In return, the Islamist militias that had risen up in the crumbling ruins left behind when the Americans had withdrawn from Iraq had then begun an equally barbaric campaign of their own to grab power in the provinces. With Sharia Law their banner, they had murdered and tortured and maimed and oppressed with all of the fury their firebrand mullahs could wield, ending the lives of countless more of Iraq’s sons and daughters, until now all that remained was the battered, sun scorched remains of what had once been a strong and united country.
And all of it could be blamed upon one individual.
Now, Abrahem could strike back against that individual in a way that nobody had ever seen before. He smiled to himself, his fury momentarily satisfied as he thought of the carnage that he would cause so very soon. But in this horrendous act of international terrorism, unlike that of America’s, there would be no significant civilian casualties but for those who stood directly in his way. Their suffering would come in a different form, the psychological terror that their country was not just unsafe but that their very minds and bodies were no longer their own, that anybody could be controlled.
America had laid waste to Iraq. Now one Iraqi would lay waste to the American Dream forever.
‘How long before the networks are complete?’ he asked, eager to begin.

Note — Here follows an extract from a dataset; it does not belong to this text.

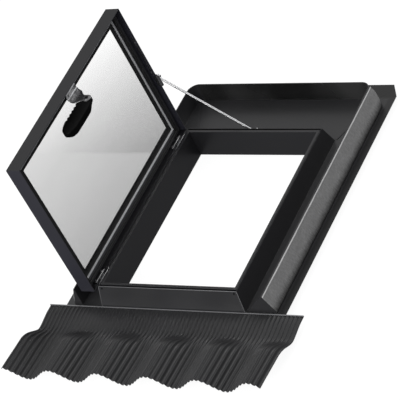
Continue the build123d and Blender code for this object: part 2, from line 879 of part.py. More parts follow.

‘They will be at work for another hour,’ Tariq informed him, ‘and then it will be done. We will have control and nobody will know it.’
The screens to Abrahem’s right showed not data streams but maps of Washington DC, and on those maps were points of light that denoted areas known as “dead zones”, one of which they were occupying at that very moment. The dead zones were littered across the city and indeed every city in the western world, and Abrahem had selected two of them in Washington DC: Bethesda, and an area just to the north of Whitehaven Parkway on DC’s west side, close to the Potomac.

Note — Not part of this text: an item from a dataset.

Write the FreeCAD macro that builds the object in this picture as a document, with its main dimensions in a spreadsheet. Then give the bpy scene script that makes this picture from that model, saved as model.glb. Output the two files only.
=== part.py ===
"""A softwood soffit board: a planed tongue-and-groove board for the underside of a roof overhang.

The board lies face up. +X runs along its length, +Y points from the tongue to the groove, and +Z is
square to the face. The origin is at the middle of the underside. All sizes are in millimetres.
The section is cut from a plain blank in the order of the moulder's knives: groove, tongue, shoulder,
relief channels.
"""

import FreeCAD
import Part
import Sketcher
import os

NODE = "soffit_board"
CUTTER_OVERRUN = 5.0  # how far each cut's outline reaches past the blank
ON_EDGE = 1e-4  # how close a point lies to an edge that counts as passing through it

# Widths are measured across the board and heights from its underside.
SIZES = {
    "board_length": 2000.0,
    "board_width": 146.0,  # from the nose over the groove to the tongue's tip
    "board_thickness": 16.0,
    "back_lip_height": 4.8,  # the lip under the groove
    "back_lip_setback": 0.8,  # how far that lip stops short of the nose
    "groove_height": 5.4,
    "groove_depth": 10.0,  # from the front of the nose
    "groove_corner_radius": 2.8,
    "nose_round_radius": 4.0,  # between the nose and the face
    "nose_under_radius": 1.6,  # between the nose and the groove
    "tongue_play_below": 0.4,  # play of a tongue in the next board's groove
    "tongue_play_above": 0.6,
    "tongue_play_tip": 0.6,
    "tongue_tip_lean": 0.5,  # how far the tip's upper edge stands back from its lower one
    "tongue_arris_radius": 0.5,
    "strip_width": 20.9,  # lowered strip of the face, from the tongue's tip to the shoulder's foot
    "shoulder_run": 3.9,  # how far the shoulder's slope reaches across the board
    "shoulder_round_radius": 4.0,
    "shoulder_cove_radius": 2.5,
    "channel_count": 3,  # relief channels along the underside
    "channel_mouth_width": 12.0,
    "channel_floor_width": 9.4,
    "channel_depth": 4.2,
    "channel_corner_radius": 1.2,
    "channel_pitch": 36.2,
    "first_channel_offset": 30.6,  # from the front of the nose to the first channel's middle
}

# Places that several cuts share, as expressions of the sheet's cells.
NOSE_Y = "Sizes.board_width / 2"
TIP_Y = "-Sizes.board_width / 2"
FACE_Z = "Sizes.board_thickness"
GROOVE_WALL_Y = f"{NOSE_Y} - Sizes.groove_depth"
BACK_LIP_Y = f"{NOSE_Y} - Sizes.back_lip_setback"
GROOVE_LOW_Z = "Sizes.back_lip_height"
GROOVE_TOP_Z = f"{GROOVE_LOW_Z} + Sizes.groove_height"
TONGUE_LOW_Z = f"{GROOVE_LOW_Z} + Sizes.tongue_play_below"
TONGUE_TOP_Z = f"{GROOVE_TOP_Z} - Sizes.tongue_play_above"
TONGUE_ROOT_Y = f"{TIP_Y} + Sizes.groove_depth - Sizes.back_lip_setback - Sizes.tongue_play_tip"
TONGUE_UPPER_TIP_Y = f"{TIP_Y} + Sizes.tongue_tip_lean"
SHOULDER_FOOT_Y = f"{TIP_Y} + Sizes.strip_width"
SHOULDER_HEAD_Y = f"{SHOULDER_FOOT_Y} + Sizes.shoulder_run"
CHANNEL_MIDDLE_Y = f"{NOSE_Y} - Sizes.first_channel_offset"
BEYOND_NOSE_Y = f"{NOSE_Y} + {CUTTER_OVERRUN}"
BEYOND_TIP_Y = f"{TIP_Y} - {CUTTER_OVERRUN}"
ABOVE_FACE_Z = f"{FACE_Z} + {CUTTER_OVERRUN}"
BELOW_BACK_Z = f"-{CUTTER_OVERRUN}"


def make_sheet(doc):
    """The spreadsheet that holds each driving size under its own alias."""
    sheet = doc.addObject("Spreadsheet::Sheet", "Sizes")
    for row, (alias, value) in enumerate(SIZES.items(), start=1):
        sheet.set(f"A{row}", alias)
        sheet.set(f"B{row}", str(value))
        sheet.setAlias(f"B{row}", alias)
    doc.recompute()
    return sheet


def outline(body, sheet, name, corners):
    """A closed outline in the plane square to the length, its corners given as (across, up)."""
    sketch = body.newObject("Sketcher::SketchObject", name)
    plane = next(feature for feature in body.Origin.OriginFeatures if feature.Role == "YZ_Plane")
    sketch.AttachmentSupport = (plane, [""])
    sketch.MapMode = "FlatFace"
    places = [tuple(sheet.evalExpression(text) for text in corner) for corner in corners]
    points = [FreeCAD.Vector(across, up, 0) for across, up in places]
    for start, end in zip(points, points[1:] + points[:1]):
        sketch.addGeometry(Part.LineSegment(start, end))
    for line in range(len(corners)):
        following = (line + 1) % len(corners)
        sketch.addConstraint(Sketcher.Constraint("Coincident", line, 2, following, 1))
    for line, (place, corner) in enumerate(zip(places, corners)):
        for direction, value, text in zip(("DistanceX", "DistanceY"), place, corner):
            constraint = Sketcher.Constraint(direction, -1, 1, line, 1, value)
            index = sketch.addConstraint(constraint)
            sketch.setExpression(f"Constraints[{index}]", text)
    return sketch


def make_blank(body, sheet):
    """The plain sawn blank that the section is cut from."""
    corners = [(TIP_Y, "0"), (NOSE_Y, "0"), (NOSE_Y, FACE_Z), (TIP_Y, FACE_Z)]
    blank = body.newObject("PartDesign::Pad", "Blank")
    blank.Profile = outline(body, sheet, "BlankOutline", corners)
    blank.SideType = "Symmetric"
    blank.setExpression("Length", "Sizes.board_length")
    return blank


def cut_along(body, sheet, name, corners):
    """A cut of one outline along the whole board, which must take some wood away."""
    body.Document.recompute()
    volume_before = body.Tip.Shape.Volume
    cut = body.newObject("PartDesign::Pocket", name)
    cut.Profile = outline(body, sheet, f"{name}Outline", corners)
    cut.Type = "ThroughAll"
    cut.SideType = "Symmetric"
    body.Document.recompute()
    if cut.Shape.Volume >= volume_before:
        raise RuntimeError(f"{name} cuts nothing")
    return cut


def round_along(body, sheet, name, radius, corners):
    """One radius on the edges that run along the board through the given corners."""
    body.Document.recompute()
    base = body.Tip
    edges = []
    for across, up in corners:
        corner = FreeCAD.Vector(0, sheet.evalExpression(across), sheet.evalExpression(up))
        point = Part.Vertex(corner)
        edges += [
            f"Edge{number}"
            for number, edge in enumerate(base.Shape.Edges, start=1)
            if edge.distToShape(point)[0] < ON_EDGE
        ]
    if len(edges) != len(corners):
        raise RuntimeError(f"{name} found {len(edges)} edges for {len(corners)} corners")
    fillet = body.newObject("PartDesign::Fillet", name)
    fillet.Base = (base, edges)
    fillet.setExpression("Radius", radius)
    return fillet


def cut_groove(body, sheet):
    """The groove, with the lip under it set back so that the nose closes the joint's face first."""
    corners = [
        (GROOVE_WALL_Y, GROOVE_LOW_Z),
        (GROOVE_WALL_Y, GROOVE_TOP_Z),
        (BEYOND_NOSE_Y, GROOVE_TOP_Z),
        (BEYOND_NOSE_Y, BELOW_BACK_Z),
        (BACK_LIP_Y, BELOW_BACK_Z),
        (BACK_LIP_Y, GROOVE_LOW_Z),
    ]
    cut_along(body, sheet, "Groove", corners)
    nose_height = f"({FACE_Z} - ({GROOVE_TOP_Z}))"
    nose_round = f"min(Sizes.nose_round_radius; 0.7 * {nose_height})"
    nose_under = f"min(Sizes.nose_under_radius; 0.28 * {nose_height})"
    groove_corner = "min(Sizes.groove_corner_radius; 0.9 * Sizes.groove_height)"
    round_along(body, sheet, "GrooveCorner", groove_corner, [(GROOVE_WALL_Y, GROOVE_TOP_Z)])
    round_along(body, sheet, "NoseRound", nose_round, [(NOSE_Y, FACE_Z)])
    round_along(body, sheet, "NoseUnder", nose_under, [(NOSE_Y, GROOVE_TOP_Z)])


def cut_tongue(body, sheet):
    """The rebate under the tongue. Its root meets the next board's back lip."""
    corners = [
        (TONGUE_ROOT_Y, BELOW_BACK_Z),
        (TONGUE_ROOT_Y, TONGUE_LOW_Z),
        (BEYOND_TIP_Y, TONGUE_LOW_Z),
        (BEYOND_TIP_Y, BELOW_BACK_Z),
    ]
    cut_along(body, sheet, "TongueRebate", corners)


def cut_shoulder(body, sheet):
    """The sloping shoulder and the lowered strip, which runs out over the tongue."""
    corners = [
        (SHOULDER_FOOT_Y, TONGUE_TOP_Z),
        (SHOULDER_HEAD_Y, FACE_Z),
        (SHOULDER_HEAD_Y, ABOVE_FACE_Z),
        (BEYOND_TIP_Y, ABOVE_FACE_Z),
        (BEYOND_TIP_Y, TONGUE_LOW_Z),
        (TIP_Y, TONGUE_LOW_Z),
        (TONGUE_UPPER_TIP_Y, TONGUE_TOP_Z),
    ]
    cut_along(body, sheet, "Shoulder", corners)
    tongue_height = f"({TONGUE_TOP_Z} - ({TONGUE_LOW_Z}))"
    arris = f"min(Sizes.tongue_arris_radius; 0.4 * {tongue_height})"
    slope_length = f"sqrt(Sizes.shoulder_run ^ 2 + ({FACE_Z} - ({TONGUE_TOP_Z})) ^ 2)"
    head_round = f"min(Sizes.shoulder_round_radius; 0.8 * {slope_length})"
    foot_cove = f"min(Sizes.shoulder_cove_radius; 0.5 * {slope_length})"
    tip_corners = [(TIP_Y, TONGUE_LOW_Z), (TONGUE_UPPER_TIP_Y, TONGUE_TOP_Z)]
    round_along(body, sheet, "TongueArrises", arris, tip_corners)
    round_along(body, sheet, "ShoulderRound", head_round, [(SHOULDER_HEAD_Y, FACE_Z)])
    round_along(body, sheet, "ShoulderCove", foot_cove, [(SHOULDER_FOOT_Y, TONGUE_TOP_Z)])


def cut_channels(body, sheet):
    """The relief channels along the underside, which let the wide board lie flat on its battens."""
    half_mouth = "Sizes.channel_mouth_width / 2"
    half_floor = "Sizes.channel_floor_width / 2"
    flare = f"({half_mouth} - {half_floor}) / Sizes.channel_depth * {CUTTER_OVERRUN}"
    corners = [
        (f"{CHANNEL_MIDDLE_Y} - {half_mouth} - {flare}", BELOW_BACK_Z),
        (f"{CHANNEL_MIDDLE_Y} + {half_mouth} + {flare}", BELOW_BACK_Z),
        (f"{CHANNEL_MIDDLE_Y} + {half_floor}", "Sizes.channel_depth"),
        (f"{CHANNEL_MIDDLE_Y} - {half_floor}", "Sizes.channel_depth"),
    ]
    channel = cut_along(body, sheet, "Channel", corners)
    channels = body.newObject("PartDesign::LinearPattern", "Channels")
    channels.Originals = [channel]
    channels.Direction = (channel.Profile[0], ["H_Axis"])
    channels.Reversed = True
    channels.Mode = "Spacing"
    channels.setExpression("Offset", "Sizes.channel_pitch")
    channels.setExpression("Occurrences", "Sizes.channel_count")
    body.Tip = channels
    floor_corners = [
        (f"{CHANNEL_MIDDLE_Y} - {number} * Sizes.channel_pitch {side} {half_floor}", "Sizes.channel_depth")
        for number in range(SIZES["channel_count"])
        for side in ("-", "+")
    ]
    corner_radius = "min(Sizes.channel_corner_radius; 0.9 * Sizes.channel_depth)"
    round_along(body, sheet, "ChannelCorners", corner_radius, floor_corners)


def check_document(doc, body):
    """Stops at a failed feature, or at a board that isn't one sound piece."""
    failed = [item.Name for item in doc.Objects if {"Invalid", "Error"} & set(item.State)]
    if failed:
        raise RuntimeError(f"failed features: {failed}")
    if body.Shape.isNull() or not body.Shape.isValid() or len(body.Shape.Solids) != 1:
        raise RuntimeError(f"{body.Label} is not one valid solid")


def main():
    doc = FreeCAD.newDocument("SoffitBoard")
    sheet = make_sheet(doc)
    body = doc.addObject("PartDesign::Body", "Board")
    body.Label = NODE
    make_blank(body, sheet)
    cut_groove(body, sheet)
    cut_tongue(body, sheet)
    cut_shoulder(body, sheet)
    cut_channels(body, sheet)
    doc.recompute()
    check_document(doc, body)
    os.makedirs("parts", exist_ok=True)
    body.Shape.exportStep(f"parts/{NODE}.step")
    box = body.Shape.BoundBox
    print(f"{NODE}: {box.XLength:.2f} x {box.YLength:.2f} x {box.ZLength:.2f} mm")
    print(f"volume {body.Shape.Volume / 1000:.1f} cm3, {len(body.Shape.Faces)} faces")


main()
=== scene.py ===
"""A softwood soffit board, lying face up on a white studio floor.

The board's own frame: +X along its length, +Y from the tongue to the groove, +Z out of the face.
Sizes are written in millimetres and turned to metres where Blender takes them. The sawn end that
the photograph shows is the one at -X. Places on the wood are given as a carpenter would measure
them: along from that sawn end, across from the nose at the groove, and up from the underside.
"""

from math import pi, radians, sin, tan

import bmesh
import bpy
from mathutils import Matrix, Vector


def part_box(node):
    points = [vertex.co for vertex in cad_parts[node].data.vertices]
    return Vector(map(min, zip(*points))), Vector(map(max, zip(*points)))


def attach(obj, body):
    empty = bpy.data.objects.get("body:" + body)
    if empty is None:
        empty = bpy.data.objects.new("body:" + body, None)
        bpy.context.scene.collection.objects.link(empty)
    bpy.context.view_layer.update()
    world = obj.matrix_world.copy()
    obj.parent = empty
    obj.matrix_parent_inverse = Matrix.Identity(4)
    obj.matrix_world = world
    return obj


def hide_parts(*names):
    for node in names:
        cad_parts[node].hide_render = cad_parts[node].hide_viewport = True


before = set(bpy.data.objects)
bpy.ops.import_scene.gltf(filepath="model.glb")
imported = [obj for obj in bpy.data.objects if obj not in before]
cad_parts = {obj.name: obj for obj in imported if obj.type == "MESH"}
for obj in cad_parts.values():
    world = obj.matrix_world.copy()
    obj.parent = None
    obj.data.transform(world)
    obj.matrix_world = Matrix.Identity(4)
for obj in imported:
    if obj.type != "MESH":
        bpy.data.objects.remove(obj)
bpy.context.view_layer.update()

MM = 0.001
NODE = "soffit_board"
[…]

‘The direct links can be established after leaving the zones?’ Abrahem asked.
‘All is in hand,’ Tariq assured him. ‘Right now, all we have to do is ensure that the Americans are headed in precisely the wrong direction just when we want them to be. Before they know what they have done it will already be over, and every American in the country will experience a shock and awe all of their own as they watch their televisions and cower. The whole world will know what you have done my friend, for every single one of them will be watching it for years to come.’
Abrahem clenched his fists as a grim smile spread across his face and his dark eyes reflected the glow of the screens.